------ DATA LISTING

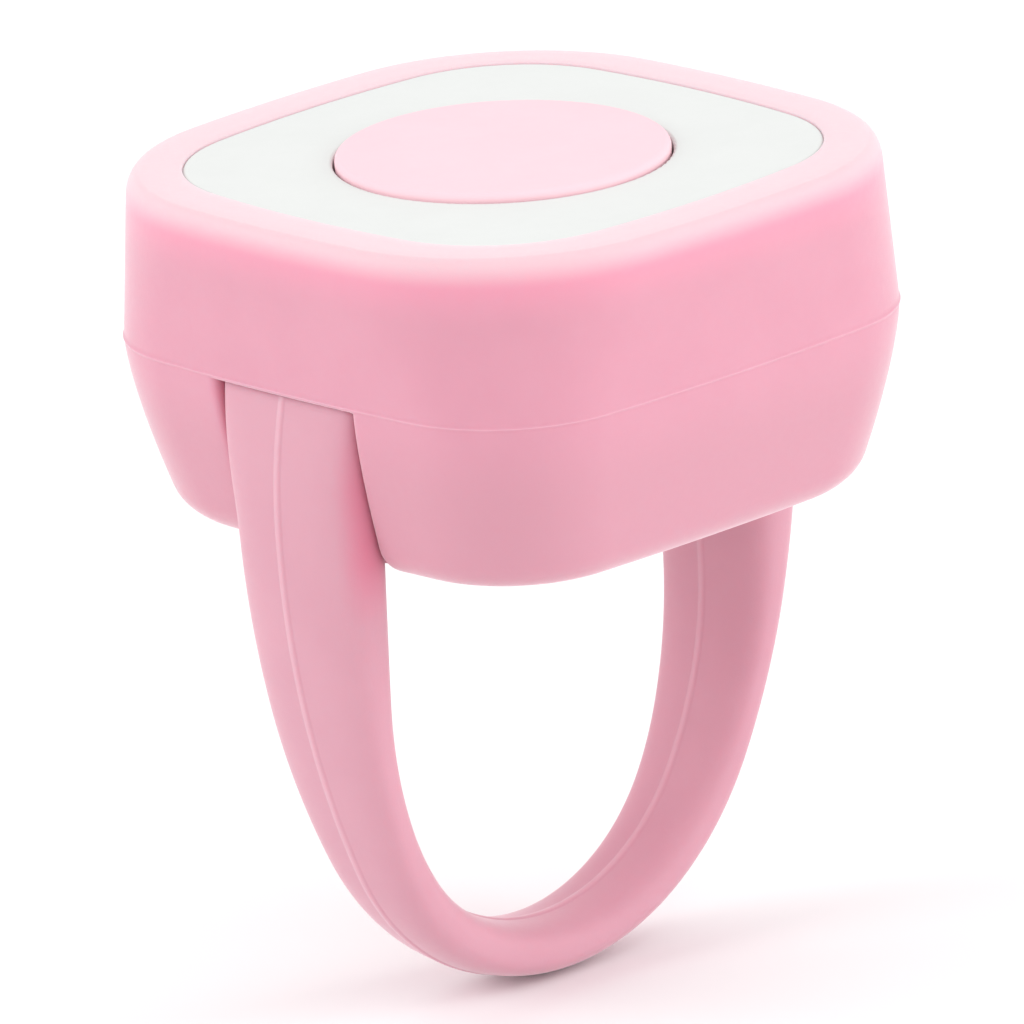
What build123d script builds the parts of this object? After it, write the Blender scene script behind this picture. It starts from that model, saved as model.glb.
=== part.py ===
"""Clicker trainer worn on a finger: a soft square body with a push button, on an elastic finger loop.

Millimetres, +Z up. The origin is the centre of the round seat that holds the finger, +Y runs along
the finger, and the loop's legs rise on the -X and +X sides of the body.
"""

import os
from math import atan2, cos, pi, sin, sqrt

from build123d import *

# How far a cut runs past the face that it opens, how far a boss runs into the wall that carries it,
# and the gap left between hard pieces that rest on each other.
past, root, rest_gap = 1.0, 0.2, 0.03

# Soft body: a square with bowed sides and very round corners, widest at the top rim.
base_z = 9.9
parting_z = 18.2
rim_z = 25.75
rim_half, rim_corner, rim_bow = 15.0, 10.2, 80.0
parting_half, parting_corner, parting_bow = 14.4, 6.6, 124.0
base_half, base_corner, base_bow = 12.45, 6.0, 167.0
belly_power = 1.34
belly_steps = 5
rim_rounding = 0.8
base_rounding = 1.4
parting_ridge_out, parting_ridge_height = 0.12, 0.4
sleeve_floor_top = 11.2

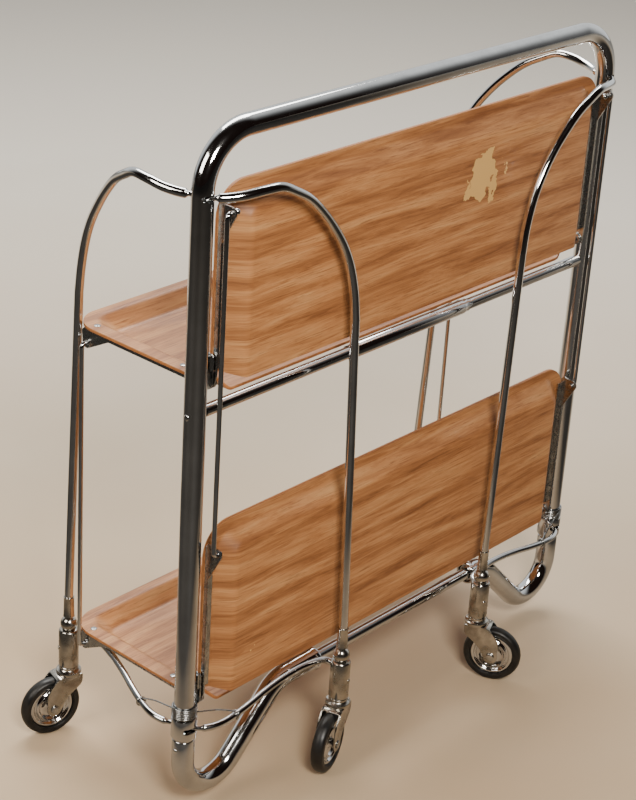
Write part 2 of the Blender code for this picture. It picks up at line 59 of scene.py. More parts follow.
def newObject(name, data):
    thing = bpy.data.objects.new(name, data)
    bpy.context.collection.objects.link(thing)
    return thing


# camera first, so that everything else is judged through it
cameraView = {"place": (-1.5284, frameY - 1.1933, 1.3050), "yaw": 0.861, "pitch": -0.446,
              "roll": 0.065, "lens": 89.15, "sensor": 36.0}


def placeCamera():
    yaw, pitch, roll = cameraView["yaw"], cameraView["pitch"], cameraView["roll"]
    forward = Vector((math.sin(yaw) * math.cos(pitch), math.cos(yaw) * math.cos(pitch),
                      math.sin(pitch)))
    level = Vector((math.cos(yaw), -math.sin(yaw), 0))
    right = level * math.cos(roll) + level.cross(forward) * math.sin(roll)
    up = right.cross(forward)
    data = bpy.data.cameras.new("view")
    data.lens = cameraView["lens"]
    data.sensor_fit = "VERTICAL"
    data.sensor_height = cameraView["sensor"]
    data.dof.use_dof = False
    camera = newObject("view", data)
    turn = Matrix((right, up, -forward)).transposed().to_4x4()
    camera.matrix_world = Matrix.Translation(cameraView["place"]) @ turn
    bpy.context.scene.camera = camera


placeCamera()


# ---- colours and nodes

def linearColour(text):
    parts = [int(text[i:i + 2], 16) / 255 for i in (1, 3, 5)]
    return (*[p / 12.92 if p <= 0.04045 else ((p + 0.055) / 1.055) ** 2.4 for p in parts], 1.0)


def perMetre(millimetres):
    return 1000.0 / millimetres


def feed(tree, node, inputs):
    # inputs are numbers, colours or the output sockets that feed them
    for key, value in inputs.items():
        if isinstance(value, bpy.types.NodeSocket):
            tree.links.new(value, node.inputs[key])
        else:
            node.inputs[key].default_value = value


def addNode(tree, kind, inputs=None, stops=(), **settings):
    # stops are the places and colours of a colour ramp
    node = tree.nodes.new("ShaderNode" + kind)
    for key, value in settings.items():
        setattr(node, key, value)
    feed(tree, node, inputs or {})
    if stops:
        ramp = node.color_ramp
        while len(ramp.elements) < len(stops):
            ramp.elements.new(1.0)
        for element, (place, colour) in zip(ramp.elements, stops):
            element.position = place
            element.color = linearColour(colour)
    return node


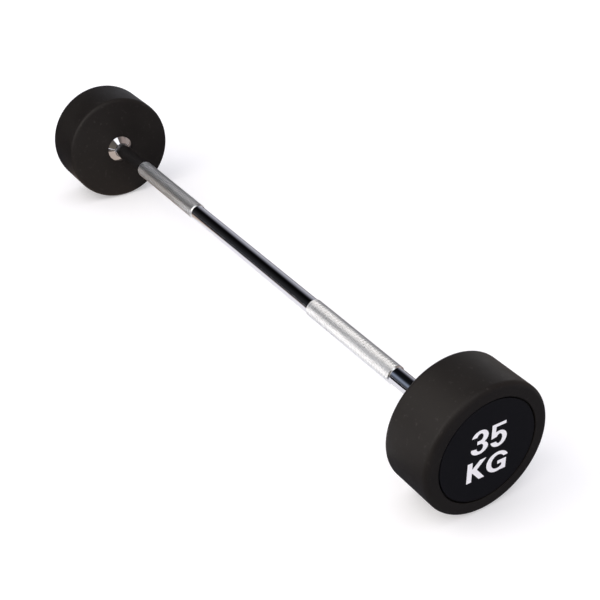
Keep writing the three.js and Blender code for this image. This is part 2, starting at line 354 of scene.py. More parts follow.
def tent_painted_reflection(name, greys, strength):
    """A painted reflection: a glow whose grey runs from the floor behind the bar, overhead, to the floor
    in front.
    """
    material, tree = blank_material(name)
    place = add(tree, "ShaderNodeTexCoord")
    axes = add(tree, "ShaderNodeSeparateXYZ", {0: place.outputs["Object"]})
    rise = add(tree, "ShaderNodeMath", {0: axes.outputs["Z"], 1: axis_height * MM}, operation="SUBTRACT")
    turn = add(tree, "ShaderNodeMath", {0: rise, 1: axes.outputs["Y"]}, operation="ARCTAN2")
    share = add(tree, "ShaderNodeMapRange", {"Value": turn, "From Min": math.radians(TENT_START),
                                             "From Max": math.radians(TENT_END)})
    ramp = add(tree, "ShaderNodeValToRGB", {"Fac": share})
    stops = ramp.color_ramp.elements
    for number, (degrees, grey) in enumerate(greys):
        position = (degrees - TENT_START) / (TENT_END - TENT_START)
        stop = stops[number] if number < len(stops) else stops.new(position)
        stop.position = position
        stop.color = colour(grey)
    glow = add(tree, "ShaderNodeEmission", {"Color": ramp.outputs["Color"], "Strength": strength})
    add(tree, "ShaderNodeOutputMaterial", {"Surface": glow})
    return material


def tent(name, start, end, greys, strength):
    """Half a cylinder along the bar, closed at its outer end, with one painted reflection."""
    points, faces = [], []
    for step in range(TENT_STEPS + 1):
        angle = math.radians(TENT_START + (TENT_END - TENT_START) * step / TENT_STEPS)
        y, z = TENT_RADIUS * math.cos(angle), TENT_RADIUS * math.sin(angle) + axis_height * MM
        points += [(start, y, z), (end, y, z)]
        if step:
            first = 2 * step - 2
            faces.append((first, first + 1, first + 3, first + 2))
    if abs(start) == TENT_REACH:
        faces.append(tuple(range(0, len(points), 2)))
    if abs(end) == TENT_REACH:
        faces.append(tuple(range(1, len(points), 2)))
    for_mirrors_only(sheet(name, points, faces, tent_painted_reflection(f"{name}_painted_reflection", greys, strength)))


stretch_start = -TENT_REACH
for name, stretch_end, strength, greys in TENT_PAINTED_REFLECTIONS:
    tent(name, stretch_start, stretch_end, greys, strength)
    stretch_start = stretch_end
print("tent of", TENT_RADIUS, "m radius in", len(TENT_PAINTED_REFLECTIONS), "stretches")

# %% [markdown]
# The floor that the bar mirrors is covered with sheets in the greys of cloth too, all but a strip of
# white paper along the bar. Like the tent they glow instead of being lit, and only mirrors see them,
# so what the steel shows of them is a painted reflection. The grey sheets past both ends of the strip
# stand partly for the shadow of the heads on the floor: a painted shadow. The edges of the strip
# draw the bright lines on the underside of the steel. Its right front corner is cut at a slant, and
# a narrow tongue of white runs forward from it, which the near neck shows as a short bright line.
# The cloths are cool greys, but the far collar ring is warm below and at the back. So three warm
# greys lie round the far head, two of them on top of the other cloths.

# %% Floor cloths that only mirrors see
CLOTH_LIFT = 1.0 * MM
PAPER_LEFT, PAPER_RIGHT = -0.6, 0.42
PAPER_FRONT, PAPER_BACK = -0.205, 0.03
PAPER_CORNER, PAPER_SLANT, PAPER_TONGUE = 0.24, 0.60, 0.33
SHADE_RIGHT, SHADE_BACK = -0.30, 0.35
WARM_LEFT, WARM_RIGHT, WARM_FRONT = -0.7, 0.6, -0.42
# The left and right greys are partly a painted shadow of the heads on the floor.
FRONT_GREY, LEFT_GREY_AND_PAINTED_SHADOW, RIGHT_GREY_AND_PAINTED_SHADOW = 0x1C1C1E, 0x50505A, 0x6C6C74
BACK_GREY, FAR_BACK_GREY = 0x38383C, 0xB0B0B8
WARM_BY_HEAD, WARM_BEHIND, WARM_IN_FRONT = 0xD8C6B8, 0x94867F, 0x8A8078


def glow_material(name, hex_value):
    """A plain colour that needs no light, for a sheet that is only mirrored."""
    material, tree = blank_material(name)
    glow = add(tree, "ShaderNodeEmission", {"Color": colour(hex_value)})
    add(tree, "ShaderNodeOutputMaterial", {"Surface": glow})
    return material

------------

_SHORT TASK:_
Repeat, exactly as they stand above, the lines from the line with "Write part 2" to the line with "# ---- colours and nodes", both lines included.

_PROBLEM SOLUTION:_
Write part 2 of the Blender code for this picture. It picks up at line 59 of scene.py. More parts follow.
def newObject(name, data):
    thing = bpy.data.objects.new(name, data)
    bpy.context.collection.objects.link(thing)
    return thing


# camera first, so that everything else is judged through it
cameraView = {"place": (-1.5284, frameY - 1.1933, 1.3050), "yaw": 0.861, "pitch": -0.446,
              "roll": 0.065, "lens": 89.15, "sensor": 36.0}


def placeCamera():
    yaw, pitch, roll = cameraView["yaw"], cameraView["pitch"], cameraView["roll"]
    forward = Vector((math.sin(yaw) * math.cos(pitch), math.cos(yaw) * math.cos(pitch),
                      math.sin(pitch)))
    level = Vector((math.cos(yaw), -math.sin(yaw), 0))
    right = level * math.cos(roll) + level.cross(forward) * math.sin(roll)
    up = right.cross(forward)
    data = bpy.data.cameras.new("view")
    data.lens = cameraView["lens"]
    data.sensor_fit = "VERTICAL"
    data.sensor_height = cameraView["sensor"]
    data.dof.use_dof = False
    camera = newObject("view", data)
    turn = Matrix((right, up, -forward)).transposed().to_4x4()
    camera.matrix_world = Matrix.Translation(cameraView["place"]) @ turn
    bpy.context.scene.camera = camera


placeCamera()


# ---- colours and nodes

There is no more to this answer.